Pull out every line from the listing that has the word "object".

____________________

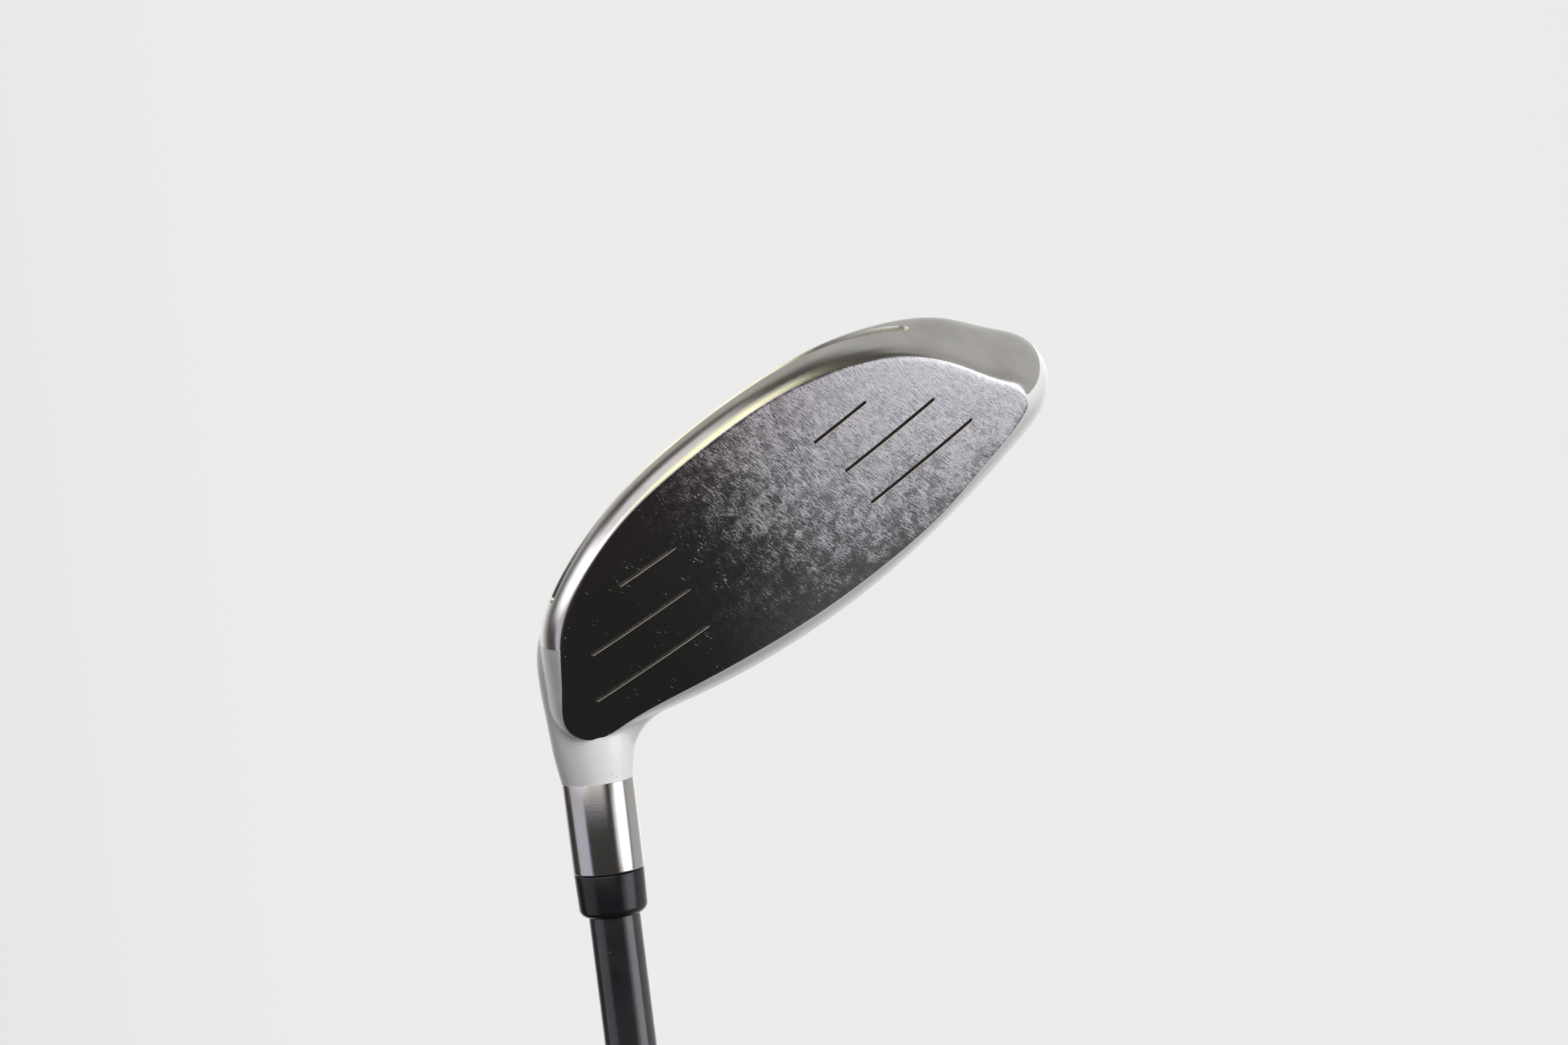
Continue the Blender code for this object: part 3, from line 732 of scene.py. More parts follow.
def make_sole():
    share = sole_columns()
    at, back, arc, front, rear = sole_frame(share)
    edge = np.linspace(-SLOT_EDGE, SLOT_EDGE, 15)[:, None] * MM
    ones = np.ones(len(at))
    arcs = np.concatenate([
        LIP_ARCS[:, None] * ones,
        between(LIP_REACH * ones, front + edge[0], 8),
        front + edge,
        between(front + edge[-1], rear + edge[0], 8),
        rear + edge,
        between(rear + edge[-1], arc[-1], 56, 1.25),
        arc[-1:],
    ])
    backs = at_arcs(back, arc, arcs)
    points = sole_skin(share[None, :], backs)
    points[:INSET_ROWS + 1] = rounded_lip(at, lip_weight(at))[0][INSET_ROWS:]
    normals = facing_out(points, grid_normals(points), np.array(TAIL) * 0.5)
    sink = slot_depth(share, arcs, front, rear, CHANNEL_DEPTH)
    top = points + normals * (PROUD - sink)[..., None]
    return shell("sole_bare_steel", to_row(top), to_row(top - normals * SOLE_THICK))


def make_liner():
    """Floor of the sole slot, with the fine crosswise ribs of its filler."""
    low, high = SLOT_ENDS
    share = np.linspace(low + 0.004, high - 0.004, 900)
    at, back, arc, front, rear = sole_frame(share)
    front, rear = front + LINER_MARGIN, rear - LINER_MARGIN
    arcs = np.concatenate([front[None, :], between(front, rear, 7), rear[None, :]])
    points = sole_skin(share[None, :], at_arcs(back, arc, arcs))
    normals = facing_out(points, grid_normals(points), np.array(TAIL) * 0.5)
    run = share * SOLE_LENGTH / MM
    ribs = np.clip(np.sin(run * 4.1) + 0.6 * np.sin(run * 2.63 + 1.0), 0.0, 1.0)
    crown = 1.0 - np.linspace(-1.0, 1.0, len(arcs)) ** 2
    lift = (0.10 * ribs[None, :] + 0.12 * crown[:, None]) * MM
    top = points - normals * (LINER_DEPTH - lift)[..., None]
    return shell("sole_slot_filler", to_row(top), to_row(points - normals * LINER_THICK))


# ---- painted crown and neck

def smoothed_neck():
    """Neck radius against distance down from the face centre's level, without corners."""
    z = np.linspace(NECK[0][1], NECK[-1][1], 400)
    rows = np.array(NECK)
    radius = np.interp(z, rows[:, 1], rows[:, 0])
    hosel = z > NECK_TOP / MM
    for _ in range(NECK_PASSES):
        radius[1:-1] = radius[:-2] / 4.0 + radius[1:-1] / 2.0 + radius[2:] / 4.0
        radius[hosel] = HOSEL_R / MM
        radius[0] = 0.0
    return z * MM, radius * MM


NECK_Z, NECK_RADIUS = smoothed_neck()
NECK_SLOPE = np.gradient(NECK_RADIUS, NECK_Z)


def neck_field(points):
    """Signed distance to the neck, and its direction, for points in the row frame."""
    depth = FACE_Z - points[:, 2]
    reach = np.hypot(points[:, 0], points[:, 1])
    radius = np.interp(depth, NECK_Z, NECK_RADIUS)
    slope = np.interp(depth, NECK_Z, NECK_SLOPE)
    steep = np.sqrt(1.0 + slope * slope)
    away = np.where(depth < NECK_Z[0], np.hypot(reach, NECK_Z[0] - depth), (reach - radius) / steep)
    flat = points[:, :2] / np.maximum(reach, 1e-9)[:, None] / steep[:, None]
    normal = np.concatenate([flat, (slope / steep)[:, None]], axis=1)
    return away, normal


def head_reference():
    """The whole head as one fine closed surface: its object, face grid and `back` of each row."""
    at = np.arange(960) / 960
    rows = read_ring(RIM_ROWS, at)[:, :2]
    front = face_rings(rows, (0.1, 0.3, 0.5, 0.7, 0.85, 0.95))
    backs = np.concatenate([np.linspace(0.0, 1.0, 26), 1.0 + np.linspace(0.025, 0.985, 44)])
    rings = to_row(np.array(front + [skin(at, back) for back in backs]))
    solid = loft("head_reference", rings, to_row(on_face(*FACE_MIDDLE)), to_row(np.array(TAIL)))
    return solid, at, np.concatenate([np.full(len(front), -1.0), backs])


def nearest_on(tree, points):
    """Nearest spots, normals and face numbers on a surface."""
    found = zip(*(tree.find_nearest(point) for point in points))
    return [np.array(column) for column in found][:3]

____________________

◆ The reply ◆
Continue the Blender code for this object: part 3, from line 732 of scene.py. More parts follow.
    """The whole head as one fine closed surface: its object, face grid and `back` of each row."""